Earlier in emerging markets, sovereign issuers were taking the bulk of attention with Cyprus and Russia expected to come to market, market sources said.

Cyprus priced €850 million of 2¾% seven-year notes at 99.686 to yield 2.8%. Concurrently, Cypress is tendering for a maximum of €514.9 million of existing notes in three series, including its 2019 notes and its February and May 2020 notes.

The new notes (expected ratings: B1/BB+) will settle on June 27.

Citigroup Global Markets Ltd., Goldman Sachs International and HSBC Bank plc were joint lead managers for the deal.

In the corporate new issue space, South Africa mining company Sibanye Gold Ltd. priced $1.05 billion of bonds (Ba2/B+) in two tranches.

The issuance included $500 million of 6 1/8% five-year notes that priced at 98.94 to yield 6 3/8%.

Sibanye Gold also sold $550 million of 7 1/8% eight-year notes at 98.509 for a yield of 7 3/8%.

Citi, HSBC and Barclays are the global coordinators and bookrunners for the deal.
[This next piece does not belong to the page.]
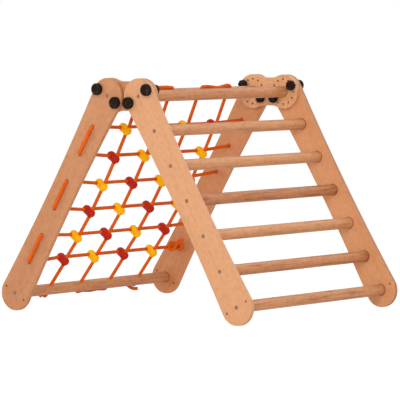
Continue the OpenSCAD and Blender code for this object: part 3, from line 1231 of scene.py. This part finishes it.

Credit Suisse and Standard Bank are also bookrunners.

Proceeds of the issue will be used to refinance part of the bridge loan facility obtained by Sibanye to finance the purchase of Stillwater Mining Co.

Also in corporate action, Turkiye Is Bankasi AS (Isbank) was expected offer a dollar-denominated benchmark Rule 144A and Regulation S tier 2 offering (B1//BB) of notes following a morning investor call on Tuesday.

In April, Isbank priced $750 million seven-year notes (Ba1//BB+) at par to yield 6 1/8%, a deal that was upsized from $500 million and was overbooked at $1.9 billion, Prospect News reported.

A market source said comps for the new issue are the bank’s 2024 notes at z-spread plus 372 basis points, Isbank’s 2022 notes – a $600 million deal that priced last October at par to yield 5½% – at z-spread plus 342 bps and recent seven-year notes from Yapi ve Kredi Bankasi AS (Yapi Kredi) at z-spread plus 384 bps.

In the Middle East, developments continued to unfurl in and around Qatar, though comments from all sides “have likely rather complicated the situation and point towards a longer stand-off,” a market source said.

The source continued, adding that while Qatar’s finance minister signaled a willingness to talk about the current sanctions with other countries, the United Arab Emirates’ counterpart said that isolation could persist if Qatar continued to support a “perverted view of what their political role is.”